The group stayed that first night at the home of a family friend. That's when her sister decided against going any further. In late February, the Ukraine government prohibited men 18 to 60 from leaving the country. Mazur said her sister didn't want to leave her husband.
Mazur decided to continue on to Poland with her son. She said she reached out to some colleagues in western Ukraine who are volunteering with the evacuation effort, who picked her up and continued moving her and her son west. They then connected her with another volunteer, who drove Mazur and her son the rest of the way to the Polish border.
Mazur said they didn't encounter any Russian troops during the three-day trip. She had heard stories of Russians shooting up civilian vehicles in eastern Ukraine, and she had worried about being targeted on the road. She said her boyfriend in Florida stayed on the phone with her for much of the trip trying to keep her composed, and to keep her focused west.
Mazur and her son are living for now in the home of some of her Polish colleagues.

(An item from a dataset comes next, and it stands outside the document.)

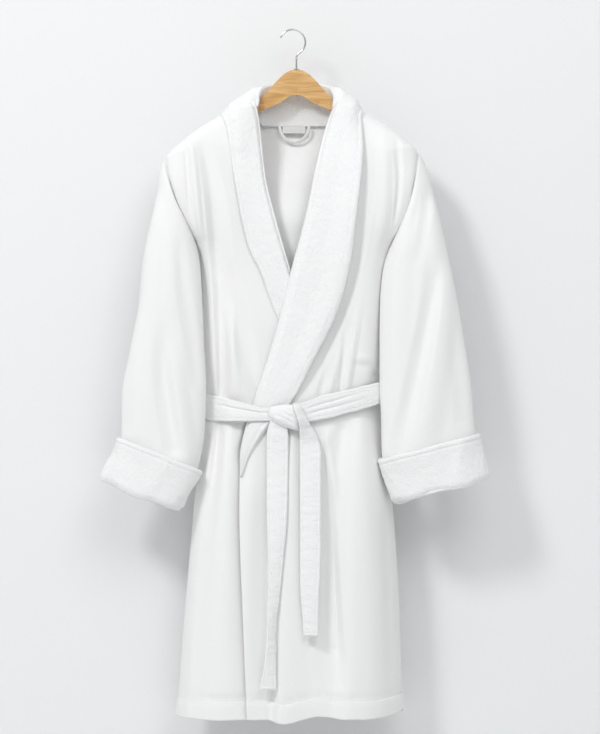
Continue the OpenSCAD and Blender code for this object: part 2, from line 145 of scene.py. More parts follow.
# how much rounder the shoulders are, against the distance from the middle
RAISE_LEFT = curve([(60, 0), (105, 4), (130, 7), (150, 11), (176, 17), (200, 19), (224, 18), (240, 12),
                    (262, 5), (285, 0)])
RAISE_RIGHT = curve([(60, 0), (110, 3), (138, 6), (150, 9), (165, 11), (190, 13), (205, 13), (222, 12),
                     (242, 8), (258, 5), (282, 0)])


def round_shoulders(p):
    """Fills the straight line of the shoulders out to a round one; fades away downwards."""
    x, z = p[..., 0], p[..., 2]
    rise = np.where(x > 0, RAISE_LEFT(np.abs(x)), RAISE_RIGHT(np.abs(x)))
    moved = p.copy()
    moved[..., 2] += rise * (1 - smooth((shoulder_z(x) - z) / 120))
    return moved


def grid(nu, nv, v0=0.0, v1=1.0, closed=False):
    u = np.arange(nu) / nu if closed else np.linspace(0, 1, nu + 1)
    return np.meshgrid(u, np.linspace(v0, v1, nv + 1))


def faces(g, turn=1):
    """Faces of four corners over a grid of vertex numbers; turn -1 turns them the other way."""
    return np.stack([g[:-1, :-1], g[:-1, 1:], g[1:, 1:], g[1:, :-1]], -1).reshape(-1, 4)[:, ::turn]


def wall(p, q):
    """Faces between two lines of vertex numbers."""
    return np.stack([p[:-1], p[1:], q[1:], q[:-1]], -1)


def show(name, data):
    o = bpy.data.objects.new(name, data)
    bpy.context.scene.collection.objects.link(o)
    return o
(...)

She called it "very psychologically weird." They don't speak the same language, but their languages are close enough that they can communicate.
"They're nice people, and they're very nice and very kind to me, and very supportive," she said of her Polish colleagues, "But still, it's not my place."
Before the invasion, Mazur was planning a trip to Greece with her boyfriend. He's now trying to meet up with her in Poland. Mazur said she is the type of person who likes control, who likes knowing she has a job, and a home. Now she has none of that.
"Everything is strange. Everything is different," she said. "I'm basically like a gypsy."
And even though she and her son are safe, she said she still can't really relax. She's in constant contact with her parents in Kyiv. She worries about her sister and her niece and other family members who remain in Ukraine. If and when she is able to return home, she worries about what she'll be returning to.
"I can't say that I'm sure it will be over in a week, or even in a month, or maybe in many months," Mazur said of the war. "I just cannot realize that when it will be over, will we come back . . . to absolutely destroyed cities, absolutely destroyed country."